Now, here’s a Q&A with Harrison on his commitment.
What were the main factors in your decision?
The campus was beautiful. When I stepped onto the campus the day I went for my tour, I immediately saw myself attending the school. I felt that the school was a perfect size for me, as I enjoy a smaller environment for learning.
What other schools were you considering and what schools did you visit?
I considered SUNY Cortland, Franklin & Marshall and I also visited Franklin & Marshall.
Have you decided what academic major you plan to pursue?
I have not, however I am strongly leaning towards either being apart of the business school or school of education.
What are your strengths as a player and how would you describe your style of play?

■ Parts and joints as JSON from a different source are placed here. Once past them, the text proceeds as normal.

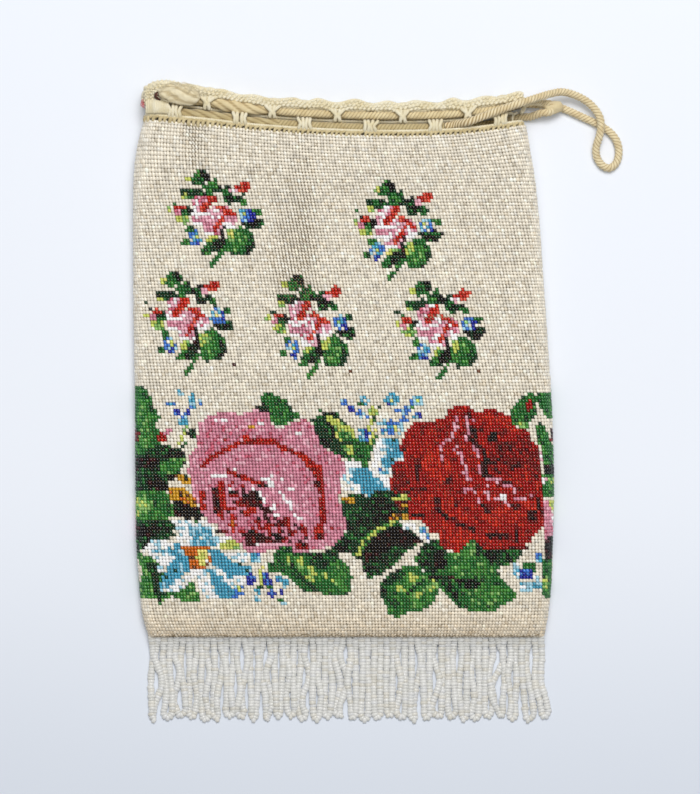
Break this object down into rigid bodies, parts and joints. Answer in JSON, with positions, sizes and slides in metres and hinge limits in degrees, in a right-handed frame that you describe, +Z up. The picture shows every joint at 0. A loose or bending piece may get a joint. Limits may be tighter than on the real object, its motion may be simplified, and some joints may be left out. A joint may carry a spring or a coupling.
{
  "type": "beaded drawcord purse",
  "caption": "Flat knitted bead purse with roses, a fringe of bead loops at the hem, and a crocheted casing with a twisted drawcord.",
  "frame": {"origin": "under the middle of the purse as it lies on its back, on the surface that it lies on", "axes": "+Y from the fringe to the mouth, +X to the right of the front, +Z up out of the front"},
  "size_m": [0.1961, 0.2596, 0.0177],
  "materials": {
    "beads": "knitted from small opaque and satin glass beads, ecru with roses and leaves",
    "casing_yarn": "crocheted cotton yarn, matt, ecru turned yellow with age",
    "cord_yarn": "twisted cotton cord, matt, deeper ecru than the casing",
    "clear_beads": "small clear and whitish glass beads on thread"
  },
  "bodies": {
    "root": {"beaded_body": "beads", "crochet_casing": "casing_yarn", "drawcord_lower_turn": "cord_yarn", "drawcord_upper_turn": "cord_yarn", "drawcord_loop": "cord_yarn", "drawcord_end_front": "cord_yarn", "drawcord_end_back": "cord_yarn", "cord_join": "cord_yarn", "cord_splice": "cord_yarn", "fringe_loop_01": "clear_beads", "fringe_loop_02": "clear_beads", "fringe_loop_03": "clear_beads", "fringe_loop_04": "clear_beads", "fringe_loop_05": "clear_beads", "fringe_loop_06": "clear_beads", "fringe_loop_07": "clear_beads", "fringe_loop_08": "clear_beads", "fringe_loop_09": "clear_beads", "fringe_loop_10": "clear_beads", "fringe_loop_11": "clear_beads", "fringe_loop_12": "clear_beads", "fringe_loop_13": "clear_beads", "fringe_loop_14": "clear_beads", "fringe_loop_15": "clear_beads", "fringe_loop_16": "clear_beads", "fringe_loop_17": "clear_beads", "fringe_loop_18": "clear_beads", "fringe_loop_19": "clear_beads", "fringe_loop_20": "clear_beads", "fringe_loop_21": "clear_beads", "fringe_loop_22": "clear_beads", "fringe_loop_23": "clear_beads", "fringe_loop_24": "clear_beads", "fringe_loop_25": "clear_beads", "fringe_loop_26": "clear_beads", "fringe_loop_27": "clear_beads", "fringe_loop_28": "clear_beads", "fringe_loop_29": "clear_beads", "fringe_loop_30": "clear_beads", "fringe_loop_31": "clear_beads", "fringe_loop_32": "clear_beads"}
  },
  "joints": []
}
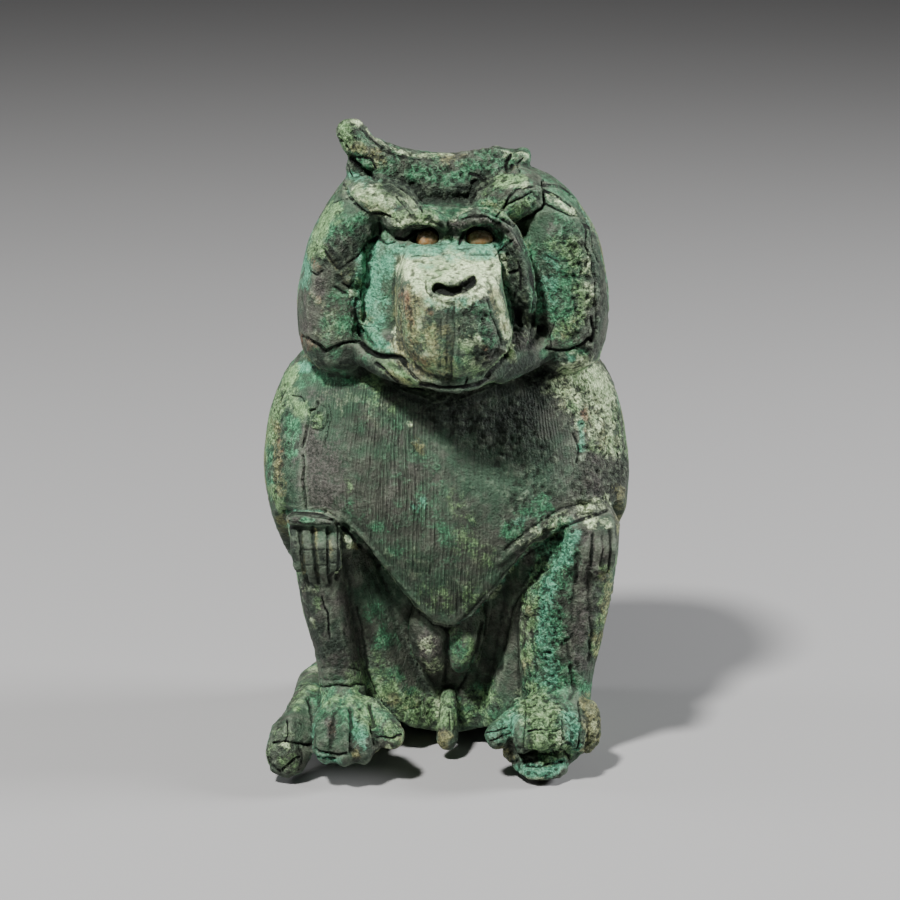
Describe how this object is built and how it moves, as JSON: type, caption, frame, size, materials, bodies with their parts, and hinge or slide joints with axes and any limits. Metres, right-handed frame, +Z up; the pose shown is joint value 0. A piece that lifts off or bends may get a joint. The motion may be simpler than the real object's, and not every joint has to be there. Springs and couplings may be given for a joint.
{
  "type": "squatting baboon figure",
  "caption": "Squatting baboon of Thoth in corroded cast bronze, hands on its knees under a pointed mane, with a broken crescent on its head and inlaid eyes.",
  "frame": {"origin": "on the floor, under the middle of the figure's bounding box", "axes": "+Z up; the figure faces -Y; +X to the figure's own left"},
  "size_m": [0.1238, 0.1116, 0.21],
  "materials": {
    "bronze": "rough green patina with paler, darker and yellow crusts",
    "eye_stone": "polished amber-brown stone, slightly translucent"
  },
  "bodies": {
    "root": {"figure": "bronze", "right_eye": "eye_stone", "left_eye": "eye_stone"}
  },
  "joints": []
}
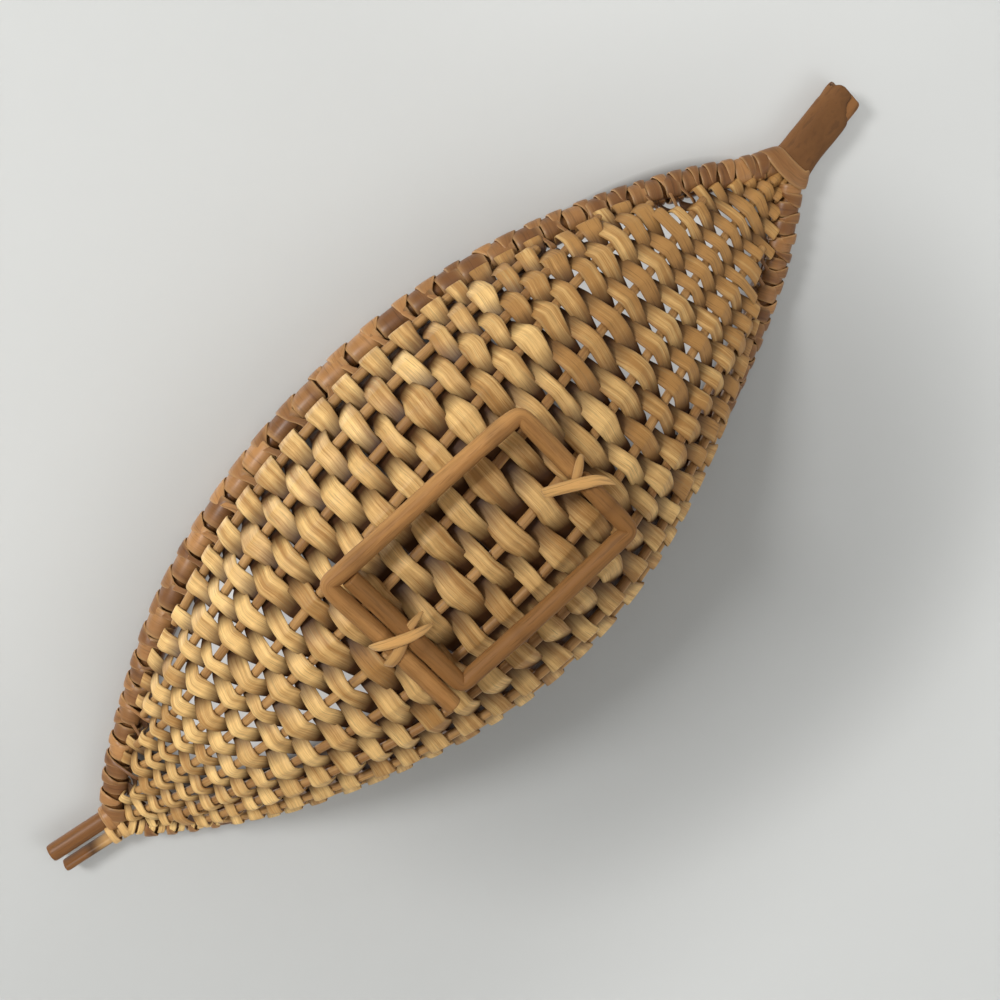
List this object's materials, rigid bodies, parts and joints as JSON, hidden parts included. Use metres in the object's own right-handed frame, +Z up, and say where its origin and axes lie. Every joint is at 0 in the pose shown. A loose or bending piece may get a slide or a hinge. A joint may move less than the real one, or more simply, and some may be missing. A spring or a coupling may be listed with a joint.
{
  "type": "footed wicker basket",
  "caption": "Shallow boat-shaped wicker basket with pointed ends, a short handle stub at each end and a low rectangular rod foot.",
  "frame": {"origin": "bottom centre of the whole basket, on the plane that the foot's two rails stand on", "axes": "+Z up out of the open top, +X along the length from the bare rod handle to the sheathed handle, -Y out of the front wall"},
  "size_m": [0.4094, 0.1422, 0.0845],
  "materials": {
    "rim_willow": "whole willow rod in brown bark, satin",
    "rib_willow": "thin willow rod, brown, dry",
    "split_willow": "split willow skein, straw to tan, fibrous, satin",
    "foot_willow": "bent willow rod, brown, dry",
    "bark": "brown bark strip, satin",
    "tie_willow": "flat tie skein, tan"
  },
  "bodies": {
    "root": {"rim_rod_front": "rim_willow", "rim_rod_back": "rim_willow", "rib_01": "rib_willow", "rib_02": "rib_willow", "rib_03": "rib_willow", "rib_04": "rib_willow", "rib_05": "rib_willow", "rib_06": "rib_willow", "rib_07": "rib_willow", "rib_08": "rib_willow", "rib_09": "rib_willow", "rib_10": "rib_willow", "rib_11": "rib_willow", "skein_01": "split_willow", "skein_02": "split_willow", "skein_03": "split_willow", "skein_04": "split_willow", "skein_05": "split_willow", "skein_06": "split_willow", "skein_07": "split_willow", "skein_08": "split_willow", "skein_09": "split_willow", "skein_10": "split_willow", "skein_11": "split_willow", "skein_12": "split_willow", "skein_13": "split_willow", "skein_14": "split_willow", "left_lashing": "tie_willow", "right_lashing": "tie_willow", "handle_sheath": "bark", "foot_rod_front": "foot_willow", "foot_rod_back": "foot_willow", "foot_tie_left": "tie_willow", "foot_tie_right": "tie_willow"}
  },
  "joints": []
}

I feel that my strengths would be my ability win the clamp on the faceoff and start transition. As I move forward, I would love to work on my footwork as it is crucial to the faceoff position. With the new college rules, it is important that I learn to get away safely with the ball.
What travel team do you play on what showcase events did you participate in?
I played for Team Superstar ever since I believe fourth or fifh grade, and I attended the Battle of the Hotbeds, Legacy in Massachusetts, and many others.
Any final thoughts and people you want to thank for helping you reach this point?
I would love to thank my family and everyone else that helped me on the way, an my teammates who I have been playing with ever since I first touched a stick when I was 9 years old.
I would also like to thank one of my oldest coaches, Mr. Philbin. He has motivated me the most to work as hard as I possibly could. He has helped coach me and has been there by my side during every practice up until High school and has been there coaching me during all the off seasons so that I was putting in as much work as I possibly could.